▶ STORED DATA:

--- START ---

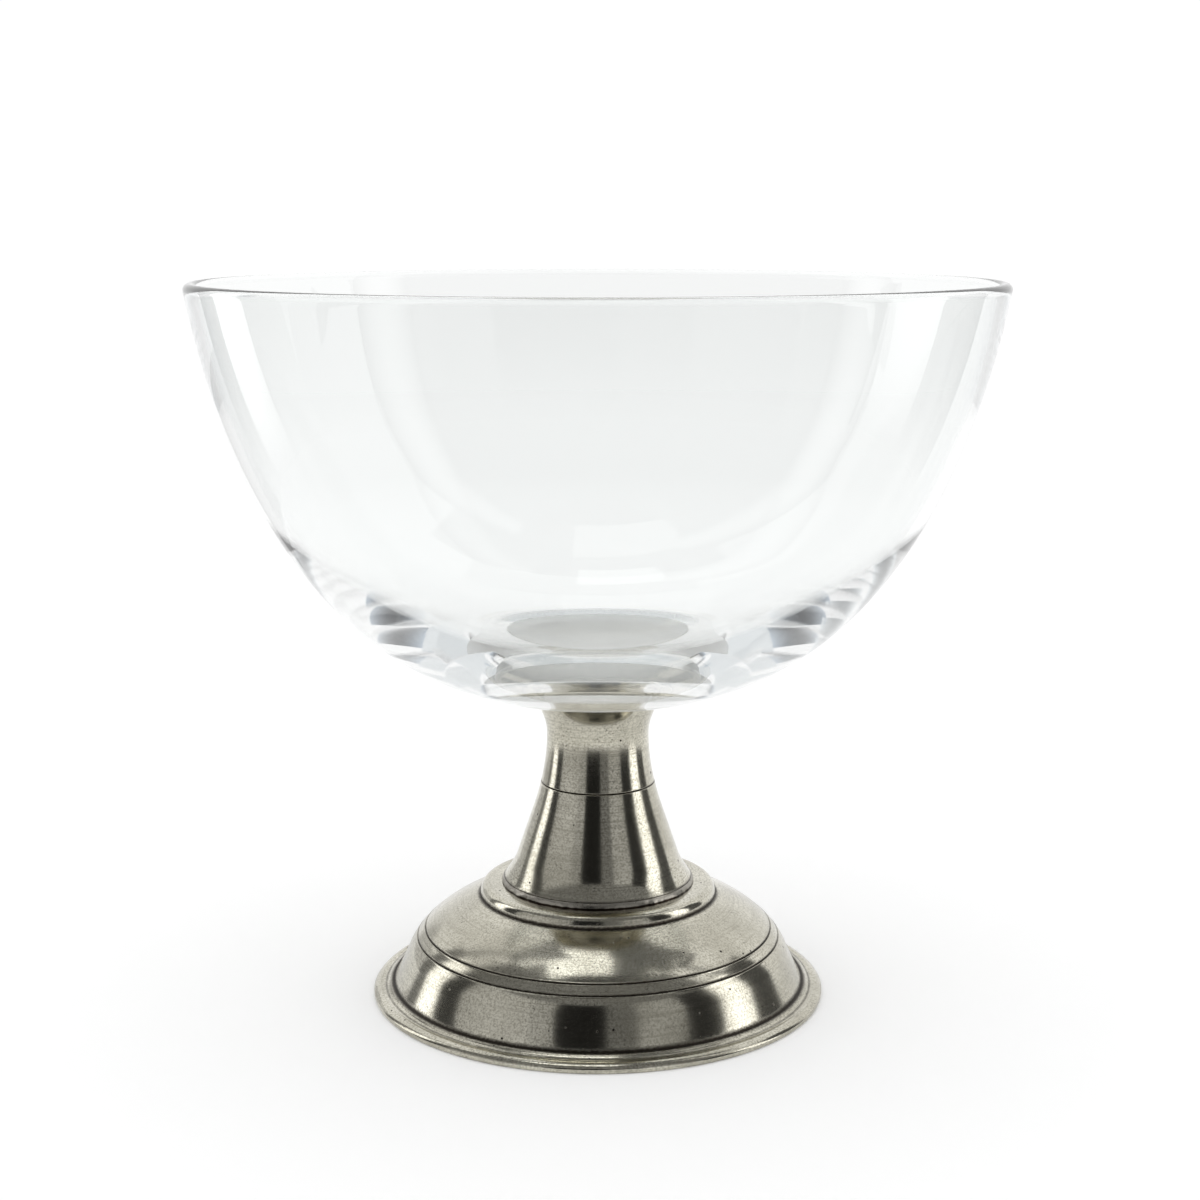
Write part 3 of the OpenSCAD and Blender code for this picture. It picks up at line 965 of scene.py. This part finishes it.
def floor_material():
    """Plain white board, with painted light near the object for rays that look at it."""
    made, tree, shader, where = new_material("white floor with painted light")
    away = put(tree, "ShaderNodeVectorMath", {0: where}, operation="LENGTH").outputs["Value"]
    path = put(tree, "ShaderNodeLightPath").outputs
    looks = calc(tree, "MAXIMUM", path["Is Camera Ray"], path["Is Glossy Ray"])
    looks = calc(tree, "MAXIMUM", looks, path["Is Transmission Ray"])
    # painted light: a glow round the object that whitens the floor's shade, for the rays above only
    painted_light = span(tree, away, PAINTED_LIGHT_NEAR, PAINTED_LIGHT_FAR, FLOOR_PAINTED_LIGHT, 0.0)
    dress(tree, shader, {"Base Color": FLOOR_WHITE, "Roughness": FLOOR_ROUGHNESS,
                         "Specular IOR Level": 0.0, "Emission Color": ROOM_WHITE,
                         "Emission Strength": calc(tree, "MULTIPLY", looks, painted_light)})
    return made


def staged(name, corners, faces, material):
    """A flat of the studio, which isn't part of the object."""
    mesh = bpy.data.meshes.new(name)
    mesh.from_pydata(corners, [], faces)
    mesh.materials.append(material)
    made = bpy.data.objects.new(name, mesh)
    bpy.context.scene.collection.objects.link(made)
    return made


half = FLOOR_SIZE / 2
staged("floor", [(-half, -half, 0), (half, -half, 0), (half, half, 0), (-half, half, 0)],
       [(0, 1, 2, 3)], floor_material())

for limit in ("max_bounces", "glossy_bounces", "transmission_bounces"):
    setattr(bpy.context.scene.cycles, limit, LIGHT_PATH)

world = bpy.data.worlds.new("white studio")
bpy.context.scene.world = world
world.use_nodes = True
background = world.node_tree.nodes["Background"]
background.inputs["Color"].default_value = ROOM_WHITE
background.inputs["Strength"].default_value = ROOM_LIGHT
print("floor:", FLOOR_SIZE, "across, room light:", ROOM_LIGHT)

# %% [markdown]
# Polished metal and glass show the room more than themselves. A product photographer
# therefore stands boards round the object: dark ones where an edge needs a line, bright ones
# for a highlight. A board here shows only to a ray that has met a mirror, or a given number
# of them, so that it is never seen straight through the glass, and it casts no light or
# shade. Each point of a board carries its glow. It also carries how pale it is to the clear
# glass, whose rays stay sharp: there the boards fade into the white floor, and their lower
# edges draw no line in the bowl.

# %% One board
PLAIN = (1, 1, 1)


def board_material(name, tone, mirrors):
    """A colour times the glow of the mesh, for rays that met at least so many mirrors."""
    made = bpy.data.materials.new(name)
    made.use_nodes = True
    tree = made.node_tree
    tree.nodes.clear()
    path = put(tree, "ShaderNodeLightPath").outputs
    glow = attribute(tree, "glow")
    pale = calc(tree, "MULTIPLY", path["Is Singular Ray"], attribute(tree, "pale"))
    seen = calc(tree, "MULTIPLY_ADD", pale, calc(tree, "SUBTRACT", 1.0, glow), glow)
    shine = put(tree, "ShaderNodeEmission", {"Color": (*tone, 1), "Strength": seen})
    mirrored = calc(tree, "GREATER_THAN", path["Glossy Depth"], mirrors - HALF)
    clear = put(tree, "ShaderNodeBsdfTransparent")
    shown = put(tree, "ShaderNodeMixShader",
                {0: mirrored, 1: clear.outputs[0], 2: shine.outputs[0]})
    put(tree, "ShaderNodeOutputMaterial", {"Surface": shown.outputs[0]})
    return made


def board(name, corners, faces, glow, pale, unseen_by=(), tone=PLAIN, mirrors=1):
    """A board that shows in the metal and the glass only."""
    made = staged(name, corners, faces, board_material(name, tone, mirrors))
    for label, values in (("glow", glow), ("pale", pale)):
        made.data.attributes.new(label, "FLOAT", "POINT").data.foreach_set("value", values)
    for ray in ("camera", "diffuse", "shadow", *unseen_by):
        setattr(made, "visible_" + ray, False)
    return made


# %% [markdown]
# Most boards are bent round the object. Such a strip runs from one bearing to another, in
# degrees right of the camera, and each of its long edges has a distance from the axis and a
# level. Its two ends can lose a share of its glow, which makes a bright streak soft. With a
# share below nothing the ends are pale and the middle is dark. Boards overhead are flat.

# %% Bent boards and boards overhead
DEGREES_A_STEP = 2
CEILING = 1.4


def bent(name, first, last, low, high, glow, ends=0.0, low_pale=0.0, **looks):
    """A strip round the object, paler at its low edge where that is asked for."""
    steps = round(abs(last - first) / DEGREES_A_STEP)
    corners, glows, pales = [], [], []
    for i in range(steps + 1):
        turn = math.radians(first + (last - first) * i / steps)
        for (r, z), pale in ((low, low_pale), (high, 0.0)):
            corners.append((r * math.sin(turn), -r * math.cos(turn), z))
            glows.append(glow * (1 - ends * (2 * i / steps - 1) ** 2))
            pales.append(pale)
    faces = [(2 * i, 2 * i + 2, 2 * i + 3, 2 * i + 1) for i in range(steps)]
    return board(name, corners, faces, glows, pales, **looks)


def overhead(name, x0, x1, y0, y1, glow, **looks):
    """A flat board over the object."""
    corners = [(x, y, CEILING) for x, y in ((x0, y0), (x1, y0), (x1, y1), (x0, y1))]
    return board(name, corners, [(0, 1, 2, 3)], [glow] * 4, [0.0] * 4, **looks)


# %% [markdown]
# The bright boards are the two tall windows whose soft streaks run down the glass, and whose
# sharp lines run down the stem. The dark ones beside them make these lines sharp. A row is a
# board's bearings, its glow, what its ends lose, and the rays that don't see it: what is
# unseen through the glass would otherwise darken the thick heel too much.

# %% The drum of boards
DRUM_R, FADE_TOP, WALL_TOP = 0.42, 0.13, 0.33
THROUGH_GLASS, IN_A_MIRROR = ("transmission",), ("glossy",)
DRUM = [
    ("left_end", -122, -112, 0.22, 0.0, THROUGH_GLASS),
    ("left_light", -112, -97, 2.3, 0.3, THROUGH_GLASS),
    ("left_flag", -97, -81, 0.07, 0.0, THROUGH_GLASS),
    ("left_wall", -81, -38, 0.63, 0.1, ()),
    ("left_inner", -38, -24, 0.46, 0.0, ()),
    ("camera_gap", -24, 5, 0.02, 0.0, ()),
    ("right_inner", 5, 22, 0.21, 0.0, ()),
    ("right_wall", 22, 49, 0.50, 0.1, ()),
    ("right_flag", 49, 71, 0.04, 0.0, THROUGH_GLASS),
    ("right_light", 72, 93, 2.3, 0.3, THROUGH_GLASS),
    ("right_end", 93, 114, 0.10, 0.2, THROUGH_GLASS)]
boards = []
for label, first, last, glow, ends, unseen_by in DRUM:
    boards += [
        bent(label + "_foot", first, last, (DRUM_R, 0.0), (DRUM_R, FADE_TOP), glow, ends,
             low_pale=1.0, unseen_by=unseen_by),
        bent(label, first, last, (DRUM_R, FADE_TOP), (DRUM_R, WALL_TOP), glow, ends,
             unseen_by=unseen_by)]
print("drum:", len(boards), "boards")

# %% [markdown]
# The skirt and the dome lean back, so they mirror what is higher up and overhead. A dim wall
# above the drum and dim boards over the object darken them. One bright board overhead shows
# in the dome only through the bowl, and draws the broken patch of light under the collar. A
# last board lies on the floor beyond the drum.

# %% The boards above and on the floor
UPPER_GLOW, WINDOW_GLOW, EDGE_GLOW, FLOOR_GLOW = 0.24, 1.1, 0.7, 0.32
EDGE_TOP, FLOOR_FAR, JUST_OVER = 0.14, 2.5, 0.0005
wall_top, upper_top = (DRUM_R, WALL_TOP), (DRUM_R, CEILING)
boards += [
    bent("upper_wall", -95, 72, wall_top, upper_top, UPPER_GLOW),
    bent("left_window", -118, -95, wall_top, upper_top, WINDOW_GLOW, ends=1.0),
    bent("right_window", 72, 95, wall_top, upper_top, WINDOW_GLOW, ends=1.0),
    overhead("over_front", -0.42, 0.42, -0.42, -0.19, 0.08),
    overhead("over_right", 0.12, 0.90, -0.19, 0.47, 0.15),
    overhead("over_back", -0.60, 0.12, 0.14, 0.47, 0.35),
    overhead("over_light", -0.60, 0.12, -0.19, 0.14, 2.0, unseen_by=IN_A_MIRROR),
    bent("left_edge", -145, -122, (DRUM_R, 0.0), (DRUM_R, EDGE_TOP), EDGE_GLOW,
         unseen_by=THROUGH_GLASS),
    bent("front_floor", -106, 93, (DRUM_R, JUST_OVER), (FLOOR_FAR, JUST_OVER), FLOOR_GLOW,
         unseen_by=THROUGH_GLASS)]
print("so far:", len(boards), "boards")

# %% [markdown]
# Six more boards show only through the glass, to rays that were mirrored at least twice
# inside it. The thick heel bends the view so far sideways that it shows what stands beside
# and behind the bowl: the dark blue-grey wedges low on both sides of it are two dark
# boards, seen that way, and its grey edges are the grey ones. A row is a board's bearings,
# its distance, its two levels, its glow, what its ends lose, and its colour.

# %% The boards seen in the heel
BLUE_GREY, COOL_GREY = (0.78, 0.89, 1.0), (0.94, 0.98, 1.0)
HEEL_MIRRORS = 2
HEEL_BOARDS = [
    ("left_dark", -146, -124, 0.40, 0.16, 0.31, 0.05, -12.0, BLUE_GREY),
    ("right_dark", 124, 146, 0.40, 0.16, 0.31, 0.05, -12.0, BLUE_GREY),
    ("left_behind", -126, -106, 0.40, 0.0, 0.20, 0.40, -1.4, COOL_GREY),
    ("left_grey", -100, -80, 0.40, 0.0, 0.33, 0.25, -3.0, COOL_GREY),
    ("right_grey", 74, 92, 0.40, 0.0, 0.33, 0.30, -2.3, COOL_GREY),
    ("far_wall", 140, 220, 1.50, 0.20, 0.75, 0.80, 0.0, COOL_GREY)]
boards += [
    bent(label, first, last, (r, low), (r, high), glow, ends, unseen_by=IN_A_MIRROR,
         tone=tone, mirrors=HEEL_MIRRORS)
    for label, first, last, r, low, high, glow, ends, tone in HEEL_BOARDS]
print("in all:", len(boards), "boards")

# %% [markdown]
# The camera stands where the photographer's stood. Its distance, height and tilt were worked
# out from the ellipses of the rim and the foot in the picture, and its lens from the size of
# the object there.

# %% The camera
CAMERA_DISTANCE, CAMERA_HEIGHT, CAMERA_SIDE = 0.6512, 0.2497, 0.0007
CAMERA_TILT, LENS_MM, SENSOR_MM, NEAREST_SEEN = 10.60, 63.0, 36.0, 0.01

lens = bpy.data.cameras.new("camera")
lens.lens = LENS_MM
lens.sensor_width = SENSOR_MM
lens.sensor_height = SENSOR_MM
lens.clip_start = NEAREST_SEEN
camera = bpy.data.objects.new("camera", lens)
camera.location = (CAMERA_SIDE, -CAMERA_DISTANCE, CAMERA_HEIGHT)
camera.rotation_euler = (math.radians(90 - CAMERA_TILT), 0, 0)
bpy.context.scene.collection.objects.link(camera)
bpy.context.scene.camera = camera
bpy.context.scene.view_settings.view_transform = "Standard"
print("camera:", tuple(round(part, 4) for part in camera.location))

--- END ---

▶ EXERCISE AIM:
Extract the lines above, from the first one through the one containing "setattr(bpy.context.scene.cycles, limit, LIGHT_PATH)", and return only those, unchanged.

▶ ANSWER:
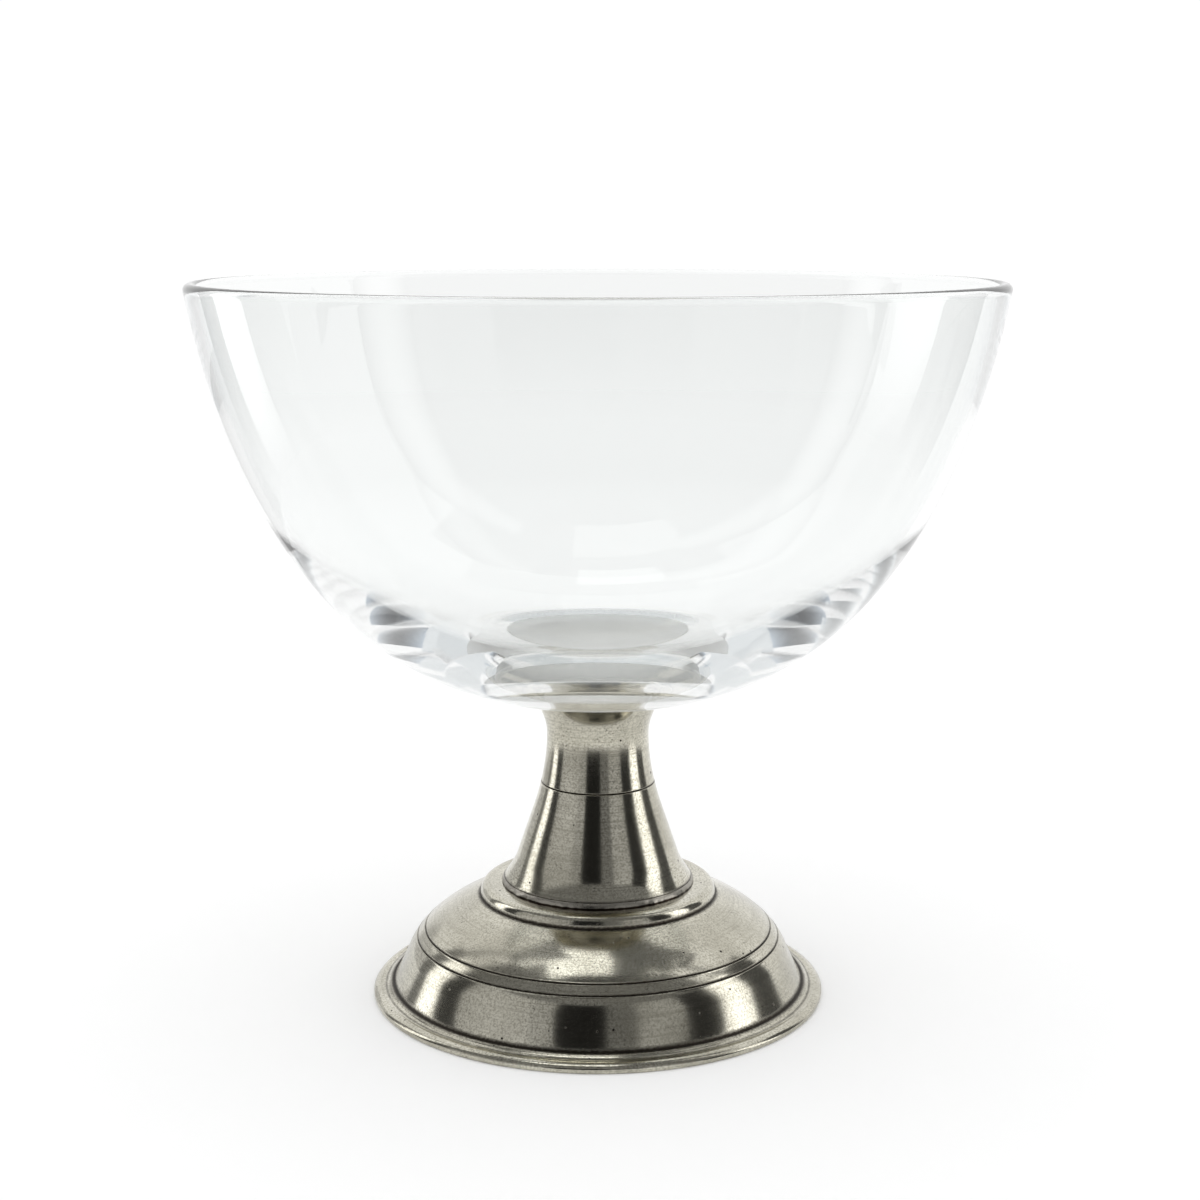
Write part 3 of the OpenSCAD and Blender code for this picture. It picks up at line 965 of scene.py. This part finishes it.
def floor_material():
    """Plain white board, with painted light near the object for rays that look at it."""
    made, tree, shader, where = new_material("white floor with painted light")
    away = put(tree, "ShaderNodeVectorMath", {0: where}, operation="LENGTH").outputs["Value"]
    path = put(tree, "ShaderNodeLightPath").outputs
    looks = calc(tree, "MAXIMUM", path["Is Camera Ray"], path["Is Glossy Ray"])
    looks = calc(tree, "MAXIMUM", looks, path["Is Transmission Ray"])
    # painted light: a glow round the object that whitens the floor's shade, for the rays above only
    painted_light = span(tree, away, PAINTED_LIGHT_NEAR, PAINTED_LIGHT_FAR, FLOOR_PAINTED_LIGHT, 0.0)
    dress(tree, shader, {"Base Color": FLOOR_WHITE, "Roughness": FLOOR_ROUGHNESS,
                         "Specular IOR Level": 0.0, "Emission Color": ROOM_WHITE,
                         "Emission Strength": calc(tree, "MULTIPLY", looks, painted_light)})
    return made


def staged(name, corners, faces, material):
    """A flat of the studio, which isn't part of the object."""
    mesh = bpy.data.meshes.new(name)
    mesh.from_pydata(corners, [], faces)
    mesh.materials.append(material)
    made = bpy.data.objects.new(name, mesh)
    bpy.context.scene.collection.objects.link(made)
    return made


half = FLOOR_SIZE / 2
staged("floor", [(-half, -half, 0), (half, -half, 0), (half, half, 0), (-half, half, 0)],
       [(0, 1, 2, 3)], floor_material())

for limit in ("max_bounces", "glossy_bounces", "transmission_bounces"):
    setattr(bpy.context.scene.cycles, limit, LIGHT_PATH)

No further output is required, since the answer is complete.